BEGIN Supplied information

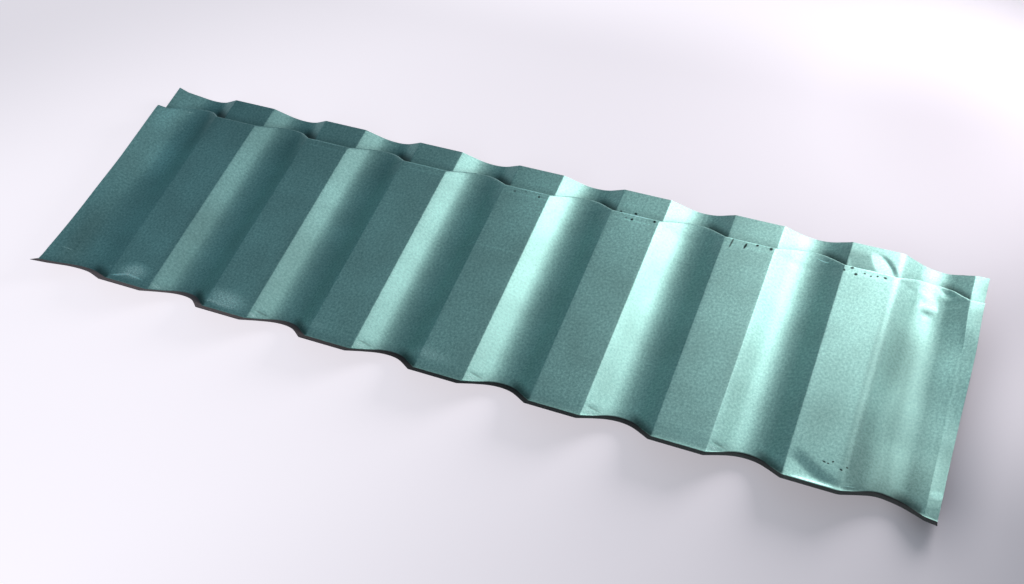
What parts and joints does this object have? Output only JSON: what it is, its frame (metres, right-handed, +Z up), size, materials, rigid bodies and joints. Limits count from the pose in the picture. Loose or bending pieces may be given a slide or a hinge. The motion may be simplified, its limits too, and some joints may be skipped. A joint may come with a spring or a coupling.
{
  "type": "corrugated metal roof sheet",
  "caption": "Pressed steel roof-tile sheet lying back side up, with round-bottomed troughs between flat ribs, an upturned nose edge and a stepped-down flange.",
  "frame": {"origin": "on the floor, under the centre of the sheet's bounding box", "axes": "+X along the row of troughs, +Y from the upturned nose to the stepped flange, +Z up from the floor the sheet lies on"},
  "size_m": [1.3518, 0.425, 0.0516],
  "materials": {
    "coated_steel": "metallic green resin coat on zinc-coated steel, satin, with a dark grey coat on the nose edge"
  },
  "bodies": {
    "root": {"corrugated_sheet": "coated_steel"}
  },
  "joints": []
}
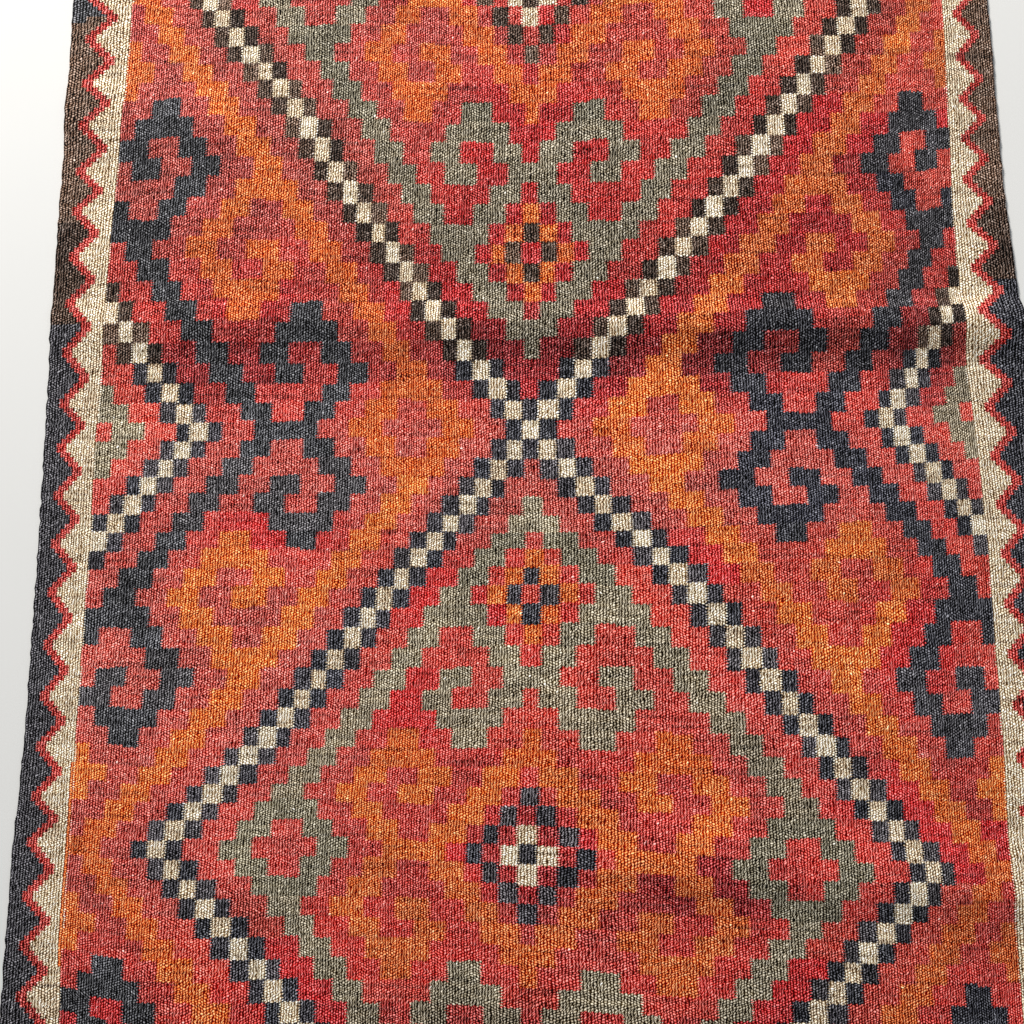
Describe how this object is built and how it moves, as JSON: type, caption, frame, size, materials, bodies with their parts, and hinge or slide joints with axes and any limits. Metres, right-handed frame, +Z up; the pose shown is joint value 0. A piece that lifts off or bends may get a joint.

END Supplied information

* _To be done_
All of the data needs to be reproduced exactly, with no line missing.

* _Correct answer_
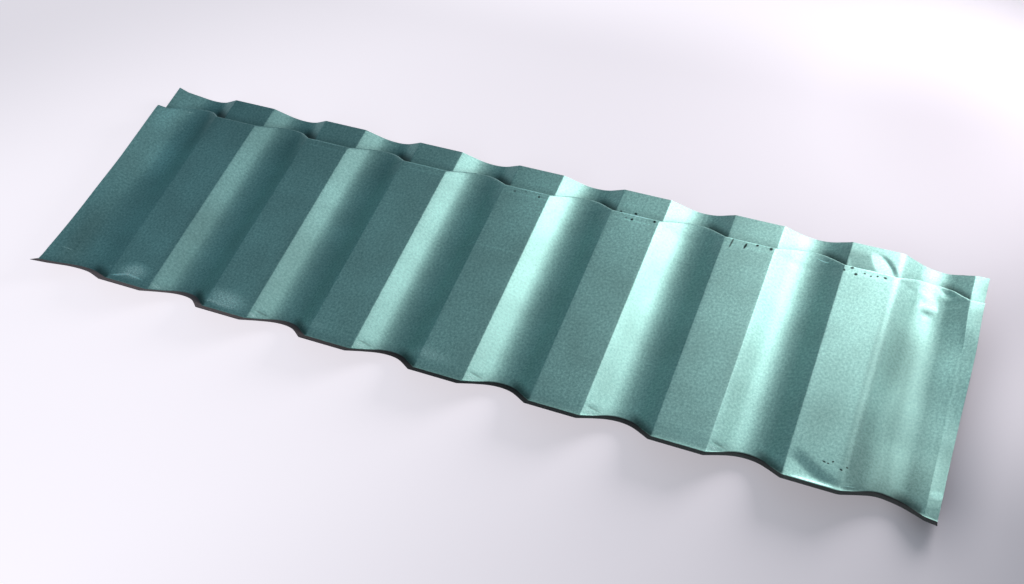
What parts and joints does this object have? Output only JSON: what it is, its frame (metres, right-handed, +Z up), size, materials, rigid bodies and joints. Limits count from the pose in the picture. Loose or bending pieces may be given a slide or a hinge. The motion may be simplified, its limits too, and some joints may be skipped. A joint may come with a spring or a coupling.
{
  "type": "corrugated metal roof sheet",
  "caption": "Pressed steel roof-tile sheet lying back side up, with round-bottomed troughs between flat ribs, an upturned nose edge and a stepped-down flange.",
  "frame": {"origin": "on the floor, under the centre of the sheet's bounding box", "axes": "+X along the row of troughs, +Y from the upturned nose to the stepped flange, +Z up from the floor the sheet lies on"},
  "size_m": [1.3518, 0.425, 0.0516],
  "materials": {
    "coated_steel": "metallic green resin coat on zinc-coated steel, satin, with a dark grey coat on the nose edge"
  },
  "bodies": {
    "root": {"corrugated_sheet": "coated_steel"}
  },
  "joints": []
}
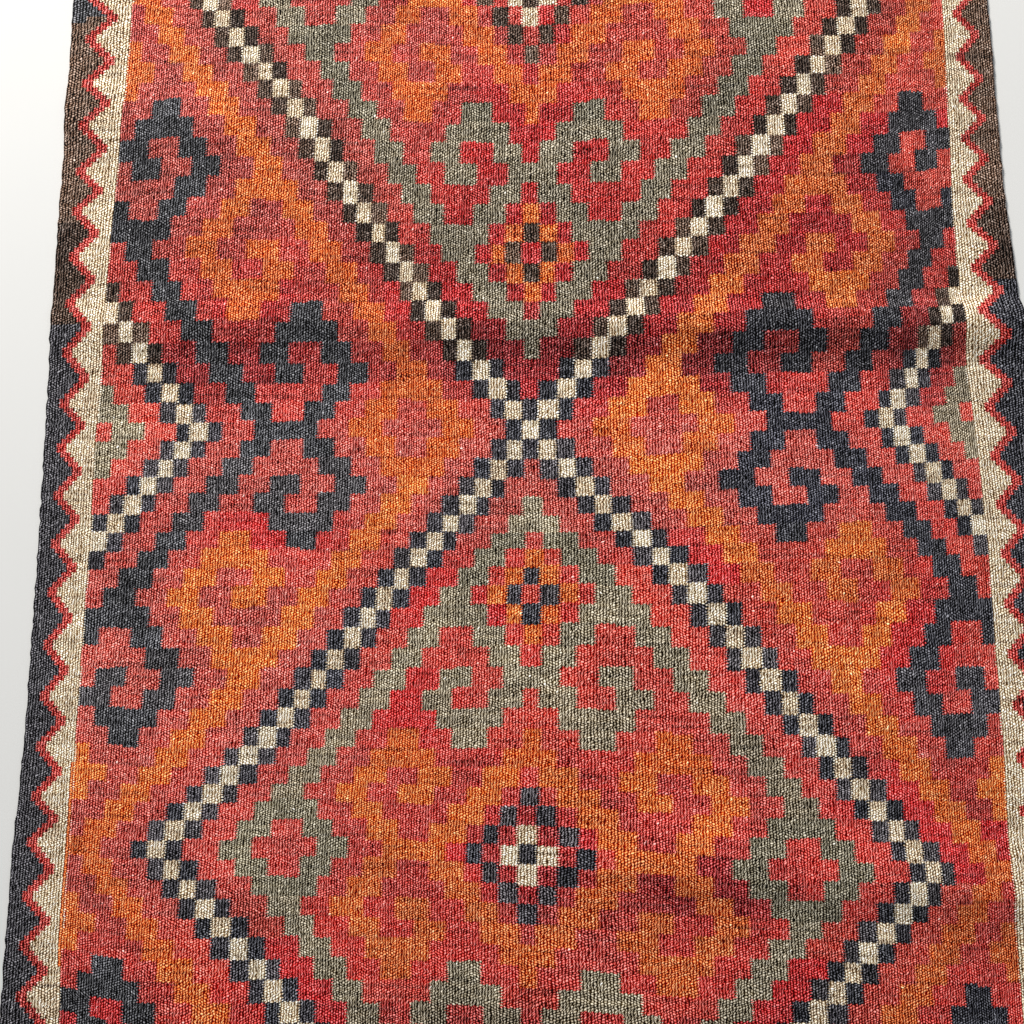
Describe how this object is built and how it moves, as JSON: type, caption, frame, size, materials, bodies with their parts, and hinge or slide joints with axes and any limits. Metres, right-handed frame, +Z up; the pose shown is joint value 0. A piece that lifts off or bends may get a joint.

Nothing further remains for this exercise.